Task objective:
Find and copy lines holding "caption".

--- BEGIN ---

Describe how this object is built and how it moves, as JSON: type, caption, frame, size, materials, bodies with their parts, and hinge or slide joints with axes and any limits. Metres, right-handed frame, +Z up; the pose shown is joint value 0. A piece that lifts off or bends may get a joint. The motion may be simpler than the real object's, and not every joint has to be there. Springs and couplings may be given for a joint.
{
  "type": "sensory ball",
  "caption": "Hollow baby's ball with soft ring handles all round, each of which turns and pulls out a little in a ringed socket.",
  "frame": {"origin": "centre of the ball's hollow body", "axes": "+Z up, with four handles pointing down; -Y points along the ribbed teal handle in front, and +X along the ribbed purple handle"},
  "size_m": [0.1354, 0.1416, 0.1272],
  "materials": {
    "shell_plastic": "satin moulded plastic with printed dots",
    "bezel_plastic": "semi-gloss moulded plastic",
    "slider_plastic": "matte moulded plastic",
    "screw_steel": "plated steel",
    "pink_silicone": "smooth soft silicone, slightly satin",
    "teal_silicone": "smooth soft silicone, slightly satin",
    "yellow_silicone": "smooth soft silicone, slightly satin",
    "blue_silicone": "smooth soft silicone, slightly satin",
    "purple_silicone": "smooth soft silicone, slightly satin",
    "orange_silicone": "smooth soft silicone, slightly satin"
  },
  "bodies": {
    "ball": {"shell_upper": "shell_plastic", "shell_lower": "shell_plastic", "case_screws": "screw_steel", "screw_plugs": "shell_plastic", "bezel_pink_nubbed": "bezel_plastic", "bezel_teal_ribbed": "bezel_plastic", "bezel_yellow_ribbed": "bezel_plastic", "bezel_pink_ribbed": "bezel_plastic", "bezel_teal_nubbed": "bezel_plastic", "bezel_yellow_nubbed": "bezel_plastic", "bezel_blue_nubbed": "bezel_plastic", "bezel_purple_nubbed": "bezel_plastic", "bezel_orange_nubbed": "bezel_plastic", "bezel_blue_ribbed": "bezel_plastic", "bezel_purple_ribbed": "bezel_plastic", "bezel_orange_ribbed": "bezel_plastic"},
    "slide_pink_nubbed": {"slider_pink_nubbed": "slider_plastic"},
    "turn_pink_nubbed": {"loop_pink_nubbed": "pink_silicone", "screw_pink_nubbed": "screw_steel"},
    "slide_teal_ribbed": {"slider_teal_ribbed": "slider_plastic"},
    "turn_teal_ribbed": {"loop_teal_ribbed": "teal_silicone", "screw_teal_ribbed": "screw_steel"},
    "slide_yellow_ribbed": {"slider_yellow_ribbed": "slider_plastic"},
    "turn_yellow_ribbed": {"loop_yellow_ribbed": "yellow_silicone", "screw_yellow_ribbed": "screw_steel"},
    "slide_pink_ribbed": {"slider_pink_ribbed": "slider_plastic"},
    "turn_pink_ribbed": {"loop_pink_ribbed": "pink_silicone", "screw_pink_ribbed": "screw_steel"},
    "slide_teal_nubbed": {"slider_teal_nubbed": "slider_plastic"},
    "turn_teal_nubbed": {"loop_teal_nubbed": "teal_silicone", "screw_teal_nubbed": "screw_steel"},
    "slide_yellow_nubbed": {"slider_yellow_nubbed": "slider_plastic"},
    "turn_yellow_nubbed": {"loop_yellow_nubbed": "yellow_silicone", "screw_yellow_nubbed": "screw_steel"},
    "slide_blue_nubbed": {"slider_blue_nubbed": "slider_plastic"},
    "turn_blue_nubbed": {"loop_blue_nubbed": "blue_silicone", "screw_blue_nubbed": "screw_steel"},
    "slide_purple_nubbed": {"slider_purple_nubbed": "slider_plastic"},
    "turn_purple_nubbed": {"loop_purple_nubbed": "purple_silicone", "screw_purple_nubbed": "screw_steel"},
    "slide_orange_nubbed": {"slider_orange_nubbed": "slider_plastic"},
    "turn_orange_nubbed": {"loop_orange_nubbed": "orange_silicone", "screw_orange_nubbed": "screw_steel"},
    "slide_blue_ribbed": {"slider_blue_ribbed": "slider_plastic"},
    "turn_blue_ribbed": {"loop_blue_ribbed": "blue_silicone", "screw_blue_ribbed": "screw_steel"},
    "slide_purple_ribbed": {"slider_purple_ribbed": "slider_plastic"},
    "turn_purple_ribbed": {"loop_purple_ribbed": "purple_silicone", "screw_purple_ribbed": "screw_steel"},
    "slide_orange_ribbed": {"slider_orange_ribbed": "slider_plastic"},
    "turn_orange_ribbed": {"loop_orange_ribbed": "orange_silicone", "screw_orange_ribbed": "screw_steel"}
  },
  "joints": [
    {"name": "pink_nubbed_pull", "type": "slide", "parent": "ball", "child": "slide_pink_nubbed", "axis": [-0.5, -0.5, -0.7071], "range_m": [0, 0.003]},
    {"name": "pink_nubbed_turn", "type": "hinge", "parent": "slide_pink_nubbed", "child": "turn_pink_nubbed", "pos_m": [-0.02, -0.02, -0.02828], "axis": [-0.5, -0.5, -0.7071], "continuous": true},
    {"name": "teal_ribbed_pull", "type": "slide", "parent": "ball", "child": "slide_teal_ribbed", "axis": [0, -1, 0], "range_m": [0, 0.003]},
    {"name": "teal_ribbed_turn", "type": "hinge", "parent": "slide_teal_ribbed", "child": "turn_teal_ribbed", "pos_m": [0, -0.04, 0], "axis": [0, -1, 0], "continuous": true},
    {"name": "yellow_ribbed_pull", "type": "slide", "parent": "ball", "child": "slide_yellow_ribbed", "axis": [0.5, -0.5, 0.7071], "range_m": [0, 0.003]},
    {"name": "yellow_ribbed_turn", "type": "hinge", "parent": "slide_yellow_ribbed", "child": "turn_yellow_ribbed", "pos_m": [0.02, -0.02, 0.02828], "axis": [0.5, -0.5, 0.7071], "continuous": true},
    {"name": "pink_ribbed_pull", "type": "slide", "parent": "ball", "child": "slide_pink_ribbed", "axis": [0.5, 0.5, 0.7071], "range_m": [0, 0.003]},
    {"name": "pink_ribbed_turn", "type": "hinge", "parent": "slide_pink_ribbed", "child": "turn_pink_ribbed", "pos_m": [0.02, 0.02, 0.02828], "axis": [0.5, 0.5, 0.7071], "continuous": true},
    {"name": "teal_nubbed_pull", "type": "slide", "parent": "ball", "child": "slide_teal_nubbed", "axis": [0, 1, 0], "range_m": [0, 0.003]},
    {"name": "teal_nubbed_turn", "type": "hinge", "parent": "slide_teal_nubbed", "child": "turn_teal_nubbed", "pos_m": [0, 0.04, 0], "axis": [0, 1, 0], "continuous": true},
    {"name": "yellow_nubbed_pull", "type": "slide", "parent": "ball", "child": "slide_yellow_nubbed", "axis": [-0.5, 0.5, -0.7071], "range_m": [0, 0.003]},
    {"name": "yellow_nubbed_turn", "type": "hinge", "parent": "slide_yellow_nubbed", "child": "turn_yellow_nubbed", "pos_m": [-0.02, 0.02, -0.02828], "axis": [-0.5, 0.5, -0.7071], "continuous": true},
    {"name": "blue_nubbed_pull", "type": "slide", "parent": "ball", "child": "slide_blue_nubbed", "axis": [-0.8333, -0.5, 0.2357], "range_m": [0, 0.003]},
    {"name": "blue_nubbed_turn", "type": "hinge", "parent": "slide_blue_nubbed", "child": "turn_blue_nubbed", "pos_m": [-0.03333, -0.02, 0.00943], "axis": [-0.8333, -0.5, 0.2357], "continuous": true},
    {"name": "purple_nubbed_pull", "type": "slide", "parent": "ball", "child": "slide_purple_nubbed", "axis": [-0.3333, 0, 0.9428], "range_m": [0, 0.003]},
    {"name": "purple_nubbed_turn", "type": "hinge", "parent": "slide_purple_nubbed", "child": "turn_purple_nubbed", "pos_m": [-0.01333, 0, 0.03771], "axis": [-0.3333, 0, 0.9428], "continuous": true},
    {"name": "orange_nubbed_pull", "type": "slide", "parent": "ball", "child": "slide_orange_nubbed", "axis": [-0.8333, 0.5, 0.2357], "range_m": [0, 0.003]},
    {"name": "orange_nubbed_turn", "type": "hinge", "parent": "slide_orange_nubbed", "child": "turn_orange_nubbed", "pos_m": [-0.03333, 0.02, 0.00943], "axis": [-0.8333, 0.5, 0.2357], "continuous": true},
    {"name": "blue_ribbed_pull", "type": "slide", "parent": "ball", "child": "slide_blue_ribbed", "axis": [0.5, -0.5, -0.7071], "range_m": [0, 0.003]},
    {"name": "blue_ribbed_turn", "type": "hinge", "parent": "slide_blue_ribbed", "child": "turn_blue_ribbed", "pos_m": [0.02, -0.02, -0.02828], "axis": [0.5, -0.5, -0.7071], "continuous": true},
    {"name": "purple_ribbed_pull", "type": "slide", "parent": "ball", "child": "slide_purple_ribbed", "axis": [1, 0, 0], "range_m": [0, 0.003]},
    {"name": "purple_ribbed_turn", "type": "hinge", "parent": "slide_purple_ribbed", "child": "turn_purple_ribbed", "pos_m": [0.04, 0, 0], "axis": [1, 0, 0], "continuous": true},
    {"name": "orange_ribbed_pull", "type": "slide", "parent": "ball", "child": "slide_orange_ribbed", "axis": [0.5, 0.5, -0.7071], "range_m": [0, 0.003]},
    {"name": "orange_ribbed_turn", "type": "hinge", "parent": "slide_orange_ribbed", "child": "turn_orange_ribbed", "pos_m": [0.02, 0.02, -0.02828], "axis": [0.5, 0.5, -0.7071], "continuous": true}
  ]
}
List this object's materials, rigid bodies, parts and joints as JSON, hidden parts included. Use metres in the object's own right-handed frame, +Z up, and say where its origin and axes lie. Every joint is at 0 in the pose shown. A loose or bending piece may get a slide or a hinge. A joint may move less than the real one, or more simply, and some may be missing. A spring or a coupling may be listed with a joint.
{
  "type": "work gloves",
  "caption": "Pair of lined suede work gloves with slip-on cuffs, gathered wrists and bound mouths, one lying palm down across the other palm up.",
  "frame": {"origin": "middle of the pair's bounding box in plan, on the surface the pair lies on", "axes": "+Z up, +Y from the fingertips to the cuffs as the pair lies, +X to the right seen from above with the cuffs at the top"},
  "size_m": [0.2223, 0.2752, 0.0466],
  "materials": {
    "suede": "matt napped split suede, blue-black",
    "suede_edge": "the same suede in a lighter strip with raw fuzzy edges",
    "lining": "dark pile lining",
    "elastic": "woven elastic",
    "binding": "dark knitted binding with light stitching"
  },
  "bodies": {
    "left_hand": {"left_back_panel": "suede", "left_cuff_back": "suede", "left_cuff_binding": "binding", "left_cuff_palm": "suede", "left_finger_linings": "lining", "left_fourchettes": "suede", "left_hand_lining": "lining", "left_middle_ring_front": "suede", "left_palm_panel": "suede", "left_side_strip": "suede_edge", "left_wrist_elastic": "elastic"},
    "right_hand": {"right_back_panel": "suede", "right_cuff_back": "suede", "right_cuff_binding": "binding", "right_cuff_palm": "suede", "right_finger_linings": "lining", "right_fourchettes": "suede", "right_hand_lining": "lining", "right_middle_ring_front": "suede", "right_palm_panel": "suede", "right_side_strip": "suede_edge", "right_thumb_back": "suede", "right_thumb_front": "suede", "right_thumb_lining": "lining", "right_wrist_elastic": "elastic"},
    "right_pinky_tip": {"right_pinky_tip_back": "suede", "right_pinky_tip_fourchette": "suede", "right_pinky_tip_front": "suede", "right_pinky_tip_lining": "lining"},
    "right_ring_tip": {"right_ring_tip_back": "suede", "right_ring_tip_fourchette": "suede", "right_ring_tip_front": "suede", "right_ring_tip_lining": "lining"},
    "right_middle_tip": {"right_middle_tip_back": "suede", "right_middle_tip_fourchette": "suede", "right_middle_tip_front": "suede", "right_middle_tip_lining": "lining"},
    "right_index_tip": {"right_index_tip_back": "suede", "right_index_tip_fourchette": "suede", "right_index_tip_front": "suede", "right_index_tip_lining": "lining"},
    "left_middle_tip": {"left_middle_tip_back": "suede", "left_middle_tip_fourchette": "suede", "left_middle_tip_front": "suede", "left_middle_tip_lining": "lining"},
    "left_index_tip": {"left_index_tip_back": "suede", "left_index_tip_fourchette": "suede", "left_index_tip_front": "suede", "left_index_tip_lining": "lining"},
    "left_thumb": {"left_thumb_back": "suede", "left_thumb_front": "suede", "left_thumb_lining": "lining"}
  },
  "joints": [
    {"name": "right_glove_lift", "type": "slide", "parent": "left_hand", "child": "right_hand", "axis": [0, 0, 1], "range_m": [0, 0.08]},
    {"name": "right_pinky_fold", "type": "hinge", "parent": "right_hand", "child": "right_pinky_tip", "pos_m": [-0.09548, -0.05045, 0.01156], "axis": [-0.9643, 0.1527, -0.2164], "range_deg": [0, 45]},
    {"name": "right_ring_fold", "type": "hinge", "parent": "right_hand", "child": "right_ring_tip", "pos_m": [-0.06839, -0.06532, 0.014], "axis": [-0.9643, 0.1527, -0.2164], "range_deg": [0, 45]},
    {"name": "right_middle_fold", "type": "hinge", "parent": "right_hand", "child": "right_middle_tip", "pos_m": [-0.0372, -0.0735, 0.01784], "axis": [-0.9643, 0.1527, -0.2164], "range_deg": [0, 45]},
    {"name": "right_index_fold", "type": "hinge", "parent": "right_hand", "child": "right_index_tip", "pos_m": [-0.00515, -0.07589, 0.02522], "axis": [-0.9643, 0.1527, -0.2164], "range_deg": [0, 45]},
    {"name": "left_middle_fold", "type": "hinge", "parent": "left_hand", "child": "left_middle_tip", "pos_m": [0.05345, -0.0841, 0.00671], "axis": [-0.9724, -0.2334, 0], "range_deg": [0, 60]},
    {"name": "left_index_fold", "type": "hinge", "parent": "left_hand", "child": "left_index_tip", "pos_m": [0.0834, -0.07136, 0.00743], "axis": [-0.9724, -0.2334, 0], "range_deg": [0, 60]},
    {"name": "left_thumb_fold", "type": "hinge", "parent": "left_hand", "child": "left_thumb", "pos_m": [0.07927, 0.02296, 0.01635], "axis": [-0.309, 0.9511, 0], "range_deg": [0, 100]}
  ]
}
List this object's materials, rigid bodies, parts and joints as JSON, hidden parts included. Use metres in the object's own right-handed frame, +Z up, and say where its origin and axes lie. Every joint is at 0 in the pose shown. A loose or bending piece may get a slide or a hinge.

--- END ---

Task output:
Describe how this object is built and how it moves, as JSON: type, caption, frame, size, materials, bodies with their parts, and hinge or slide joints with axes and any limits. Metres, right-handed frame, +Z up; the pose shown is joint value 0. A piece that lifts off or bends may get a joint. The motion may be simpler than the real object's, and not every joint has to be there. Springs and couplings may be given for a joint.
  "caption": "Hollow baby's ball with soft ring handles all round, each of which turns and pulls out a little in a ringed socket.",
  "caption": "Pair of lined suede work gloves with slip-on cuffs, gathered wrists and bound mouths, one lying palm down across the other palm up.",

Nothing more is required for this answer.